Drawing will decide deadlocked Richmond City Council race
Drawing will decide deadlocked Richmond City Council race 02:18

RICHMOND – The luck of the draw was with Cesar Zepeda on Tuesday morning.

To break a tie in last month's election to represent District 2 on the Richmond City Council, Zepeda won in a drawing of sealed envelopes Tuesday morning in the council chambers.

Weeks after Election Night, Zepeda was tied with Andrew Butt, the son of Mayor Tom Butt. Both finished with 1,921 votes when the counting was done last week. Butt held the early lead on election night and during ensuing weeks, but Zepeda closed the gap just before the final count.

Richmond Election Deadlocked
Richmond city council candidates Cesar Zepeda (left) and Andrew Butt. KPIX

The final count concluded Thursday after 11 ballots were added to the mix when voters fulfilled a county request to verify signatures. Nine of the votes were added in Richmond, as two voters didn't fill out their choice for District 2.

The race was close enough to prompt county election officials to go back and recount votes by hand, as part of the required state audit of at least 1 percent of precincts.

While the Contra Costa County Elections Department does the counting, the city of Richmond retains the right to break any ties through a "game of chance," which is allowed by state election code. 

The city chose to put both candidates' names in random, sealed envelopes. Zepeda's was the chosen one.

It was an unusual civics lesson.

At 9 a.m. sharp in the Richmond City Council Chambers, the two candidates for the District 2 seat were asked to write their names on a card, with each secured in a sealed envelope.  

Out of nearly 4,000 votes cast in the race, they each had received 1,921 of them. The last time there was a tie in Contra Costa was in 2018, when two candidates for a tiny east county irrigation district had to roll a 20-sided Dungeons and Dragons die to determine the winner.  

Richmond wanted to avoid such a spectacle, so last June the Council, in sanctioning the election, included a tie-breaking system using the envelopes. Ironically, the final vote cast in approving the method came from Mayor Tom Butt, the father of candidate Andrew Butt.  

"I don't think in a million years, anyone who wrote that ordinance in that past election cycle thought, 'Oh, we're going to do this!" said Zepeda.

After the two envelopes were put in a large red shopping bag the first draw didn't quite go as planned, as City Clerk Pamela Christian accidently pulled both envelopes out of the bag.  

"Oh, I got two..." she said, as the room broke out in laughter.

Candidate Butt suggested she throw them both across the room and select one off the floor, but that received a terse rejection.

"...we will go with my bag," said Christian, who began furiously shaking it to mix the two envelopes up. 

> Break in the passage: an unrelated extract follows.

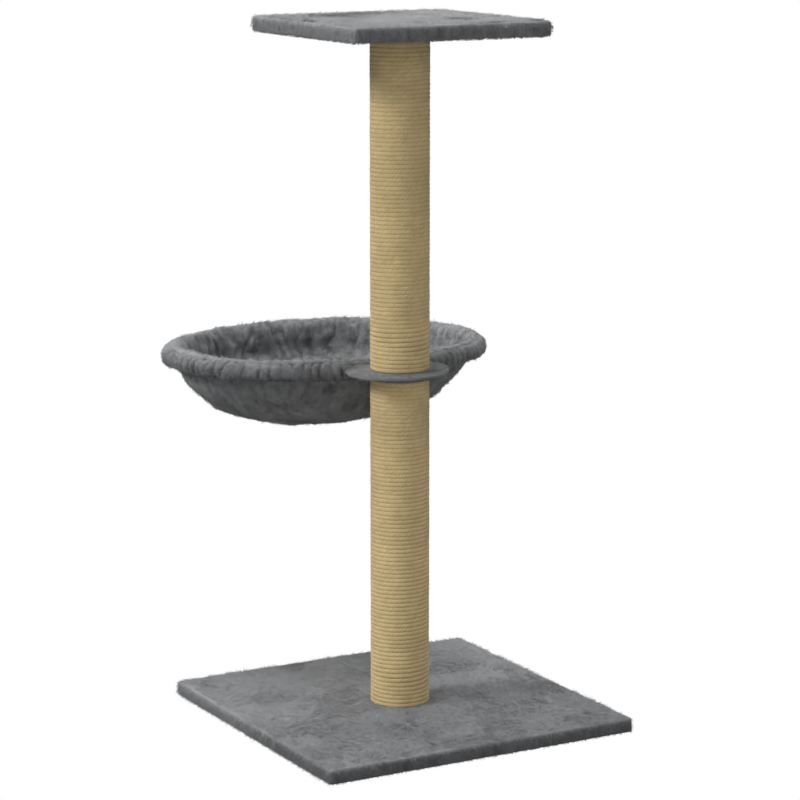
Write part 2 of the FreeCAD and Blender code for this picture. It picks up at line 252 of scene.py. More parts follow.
def sisal_finish():
    """Twisted sisal: fine pale and brown fibres that follow each strand."""
    f = Finish("sisal", 0.8, Sheen_Weight=0.05)
    f.shader.inputs["Specular IOR Level"].default_value = 0.25
    lay = f.attribute("lay", "Vector")
    fine = f.grain(1.0, 3.0, f.place((140, 2600, 1), lay), 0.6)
    coarse = f.grain(1.0, 2.0, f.place((55, 800, 1), lay), 0.5)
    patch = f.grain(30, 3.0)
    blend = f.sums("MULTIPLY", fine, 0.6)
    blend = f.sums("ADD", blend, f.sums("MULTIPLY", coarse, 0.4))
    pale = f.ramp(
        blend,
        (0.28, (0.303, 0.203, 0.084)),
        (0.42, (0.428, 0.319, 0.15)),
        (0.55, (0.511, 0.398, 0.205)),
        (0.75, (0.628, 0.508, 0.29)),
    )
    shade = f.sums("MULTIPLY", f.attribute("tone"), f.span(patch, 0.3, 0.7, 0.93, 1.06))
    f.colour(f.shaded(pale, shade))
    f.rough(fine, 0.68, 0.92)
    return f.bump(blend, 0.0007, 0.8).material


def board_finish():
    """Particle board: pressed chips of several shades."""
    f = Finish("particle_board", 0.75)
    chips = f.cells(260, "Color", f.place((1, 1, 2.2)))
    tint = f.node("ShaderNodeSeparateColor", {"Color": chips}).outputs[0]
    dust = f.grain(900, 4.0)
    mixed = f.sums("MULTIPLY", f.sums("ADD", tint, dust), 0.5)
    middling = (0.5, (0.55, 0.41, 0.25))
    f.tinted(mixed, (0.15, (0.27, 0.17, 0.09)), middling, (0.85, (0.72, 0.6, 0.42)))
    f.rough(dust, 0.65, 0.9)
    return f.bump(mixed, 0.0004, 0.6).material


def backing_finish():
    """Spunbond backing: dark felted fibres with a pressed dot pattern."""
    f = Finish("backing_cloth", 0.9, Sheen_Weight=0.1)
    dots = f.cells(420)
    fibres = f.grain(1400, 5.0, None, 0.7, 1.2)
    mixed = f.sums("MULTIPLY", f.span(dots, 0.1, 0.45, 0.35, 1.0), fibres)
    f.tinted(mixed, (0.1, (0.012, 0.012, 0.014)), (0.7, (0.075, 0.075, 0.08)))
    f.rough(fibres, 0.75, 0.97)
    return f.bump(mixed, 0.0003, 0.8).material


def steel_finish(name, dark, light, roughness, metallic=1.0):
    """Plated or painted steel with faint rubbed marks and cloudy plating."""
    f = Finish(name, roughness, Metallic=metallic)
    cloud = f.grain(220, 4.0)
    rub = f.grain(1.0, 3.0, f.place((900, 900, 90)), 0.6)
    mixed = f.sums("MULTIPLY", f.sums("ADD", cloud, rub), 0.5)
    f.tinted(mixed, (0.3, dark), (0.7, light))
    f.rough(mixed, roughness - 0.1, roughness + 0.16)
    return f.bump(rub, 0.00005, 0.6).material


def tube_finish():
    """Wound paper tube: grey-brown board with its spiral seam and flecks."""
    f = Finish("paper_tube", 0.85)
    flecks = f.grain(700, 5.0, f.place((1, 1, 0.35)), 0.65)
    winding = f.place((0.4, 0.4, 1))
    seam = f.waves(6.0, winding, {"Distortion": 0.3}, bands_direction="DIAGONAL")
    mixed = f.sums("MULTIPLY", flecks, f.span(seam, 0.0, 0.06, 0.75, 1.0))
    middling = (0.5, (0.45, 0.32, 0.19))
    f.tinted(mixed, (0.25, (0.26, 0.17, 0.09)), middling, (0.75, (0.58, 0.45, 0.3)))
    f.rough(flecks, 0.75, 0.95)
    return f.bump(mixed, 0.0002, 0.5).material


def wood_finish():
    """Turned softwood: growth rings and fine pores."""
    f = Finish("plug_wood", 0.7)
    wander = {"Distortion": 3.0, "Detail": 3.0, "Detail Scale": 1.5}
    rings = f.waves(130.0, f.place((1, 1, 0.08)), wander, wave_type="RINGS", rings_direction="Z")
    pores = f.grain(1200, 4.0, f.place((1, 1, 0.1)), 0.7)
    mixed = f.sums("MULTIPLY", f.sums("ADD", rings, pores), 0.5)
    middling = (0.55, (0.62, 0.45, 0.27))
    f.tinted(mixed, (0.2, (0.36, 0.22, 0.11)), middling, (0.85, (0.74, 0.59, 0.39)))
    f.rough(pores, 0.6, 0.85)
    return f.bump(mixed, 0.0002, 0.5).material


def thread_finish():
    """Sewing thread: the light and dark of its twisted plies."""
    f = Finish("thread", 0.7, Sheen_Weight=0.2)
    ply = f.waves(260.0, inputs={"Distortion": 1.5}, bands_direction="DIAGONAL")
    f.tinted(ply, (0.1, (0.03, 0.03, 0.033)), (0.9, (0.13, 0.13, 0.138)))
    f.rough(ply, 0.6, 0.85)
    return f.bump(ply, 0.0002, 0.7).material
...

Then, after some shaking and reshaking, an envelope was drawn and the voters of Richmond found out who they had elected.

"The winner for District 2 is Cesar Zepeda," announced Christian, holding out the name card.

But had the voters really spoken at all?  After the event, Andrew Butt had his doubts.

"I'm having some mixed emotions, you know. I'm just letting it settle in right now. It's a bizarre way to end many, many months of a lot of effort, and certainly, the voters didn't decide," he said. "I would like to say, 'well, that's democracy in action.' I'm not sure that applies to the luck of the draw."

And if that just sounds like sour grapes, it should be noted that Zepeda agreed with him.

"I think we better think about this," he said. "I think a runoff would have been better to be able to empower every single vote, because it wasn't until the end that we realized there were a couple of precincts that had zero voters so, a runoff would have allowed us to go knock more on those doors and say 'you need to come out.  We want to represent you.'"

Zepeda said it's been determined that the final vote cast in the election, the vote that tied the race up, arrived as a last-minute ballot from a member of the military serving overseas. 

And while It would be tempting to end a story like this with a line about how much every vote counts, the truth is, it is those who don't vote who are leaving our democracy up to chance.